Frederick Bayard Hora B.Sc., D.Phil. (1908-1984) was a British mycologist.[1][2][3][4][5][6]
Born 1 September 1908 in Hove, he was educated at St Olave's School, London (1925). He attended evening classes at Birkbeck College, tutored by Prof Dame Helen Gwynne-Vaughan (Botany) and Prof H G Jackson (Zoology) and obtained his Higher School Certificate and Intermediate B.Sc. Winning by competition a Marshall's Exhibition he went to New College, Oxford, where he obtained a first class degree in botany (1932). He worked there as a demonstrator and later research assistant to Dr James (1935-1937), obtaining his DPhil in 1936 for plant physiology.[2]
From 1937 to 1940 he was assistant in the herbarium, department of systematic botany, Imperial Forestry Institute, Oxford, under Dr J Burtt Davy, where he worked on the flora of Tropical East Africa.[3]

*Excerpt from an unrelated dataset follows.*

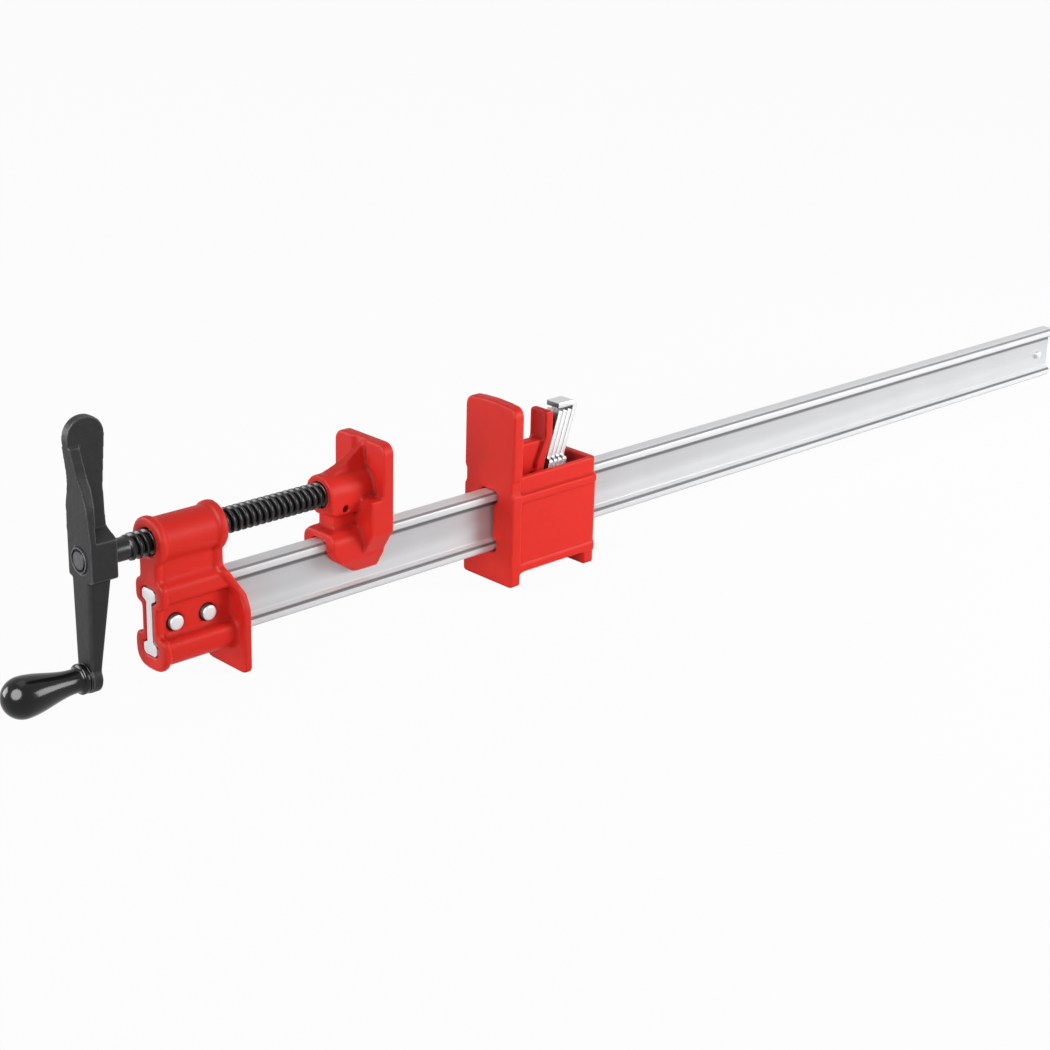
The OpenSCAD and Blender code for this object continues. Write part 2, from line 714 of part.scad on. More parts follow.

From 1940 to 1973 he was lecturer and later reader (1964) in the botany department at University of Reading. He went on to publish many works on mycology and his book "Collins Guide to Mushrooms and Toadstools" in 1963 was one of the first popular books on fungi.[3]
He joined the British Mycological Society in 1943 and was its president in 1958. He would often lead fungus forays.[3]
After his retirement he contributed to "Flowering Plants of the World", edited by Prof V H Heywood, and was Consultant Editor for "The Oxford Encyclopedia of Trees of the World".[3]
He married Carol Annis, 1940, in Oxford, and they had a daughter and three sons.